ファイナンシャル・ジャパン株式会社で共に代表取締役を務める木之下氏についても、小坂氏に伺った。

木之下 純(きのした じゅん)氏
1982年5月10日生まれ。ファイナンシャル・ジャパン株式会社代表取締役。大学卒業後、不動産系勤務ののち、2008年米外資系保険会社入社。2013年ファイナンシャル・ジャパン株式会社を創業。

木之下は前職の外資系生命保険会社時代の同僚で、ビジネスモデルを一緒に研究した仲です。たまたまタイミングが合い、ファイナンシャル・ジャパンを共同経営することになりました。
私は「バランス型」の人間ですが、彼は営業力が突出して高く、1対1に強い人間です。社員が驚くほど2人の考え方は異なりますが、基本的には管掌領域を分担しつつ、互いの弱点を補完し合える絶妙の二人三脚がうまくいっています。

木之下氏とは、冒頭の撮影のわずかな時間しかお会いできなかったが、強烈なオーラ、吸引力を放っていたことは特筆しておきたい。

 

小坂氏の「採用力」

新規プロダクトオーナーとして、企画・開発・マーケティング・ユーザーサポートそしてプロモーションやアライアンスパートナーを探すこと、そのほとんどすべてを1人でこなしているという鹿内氏。その入社の経緯がなかなかに独特だ。
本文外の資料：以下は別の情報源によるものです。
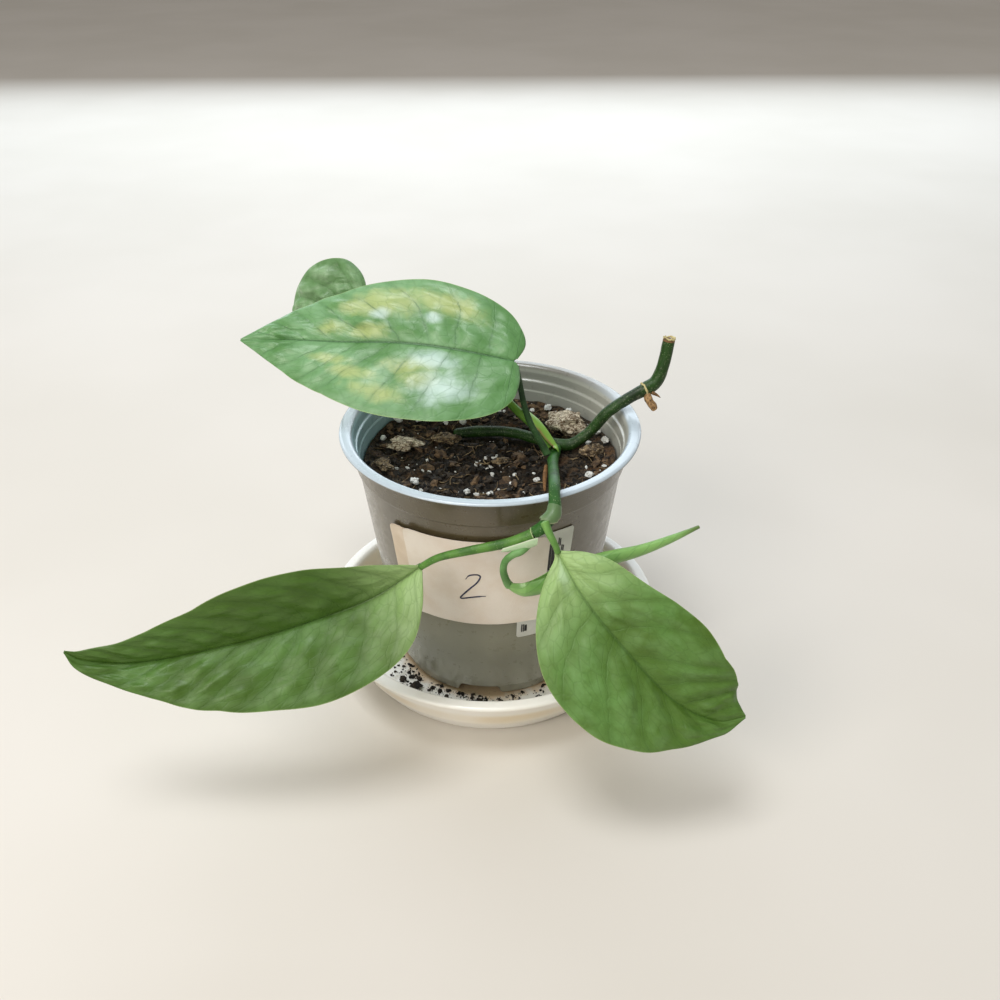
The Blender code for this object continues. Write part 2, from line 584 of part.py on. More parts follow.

電気通信業界にいた頃、友人を通じて小坂さんと会うプライベートな機会がありました。普通に食事をする場だったのですが、私の経歴もほとんど訊かずにいきなり「一緒にやろうよ」と誘われました。
最初は「怪しい」「危ない」「こわい」としか思えませんでしたが(笑)、半年の期間をかけて何度か顔を合わせて話をしていくうちに、「この人と一緒に仕事をしたい」と強く思うようになりました。

鹿内氏の友人は、小坂さんに「口説かれた」翌日に勤め先に辞表を出して、ファイナンシャル・ジャパンに加入したという。おそるべき採用力だ。

 

起業家として想うこと

起業家として今、小坂氏はどのような想いを抱いているのか。

自分はゼロイチ(0→1)が好きです。1→10が好きな人もいるし、10→100が好きな人もいます。やりたいフェーズは人それぞれですし、どれがえらい、とかはないと思います。それぞれに適切な場所があるだけですから。
私たちがアライアンスを組ませていただいているスタートアップ企業のうち既に数社が上場、今年も新たに数社が上場予定です。こういうふうに横の繋がりを充実させ、ビジネスを拡大し、価値全体を膨らませていくことで世の中がよくなればいいな、と思っています。
日本は大変だ、恵まれていない、という人もいますが、むしろ日本ほど恵まれた国はありません。牛丼屋に入ってたった3.5ドル出せば、あんなに清潔な場所であんなにおいしいものが食べられるんですよ。こんな国、他にないじゃないですか。この恵まれた環境を活かさないとね、っていつも仲間内では言っています。

 

編集後記

小坂氏から入社を勧められる自分の姿を想像してみた。爽やかな風貌、明瞭な語り口、理路整然とした内容、熱く純粋な想い。
…やはりうまく断るのは難しそうだ。そういう魅力のある壮年起業家だった。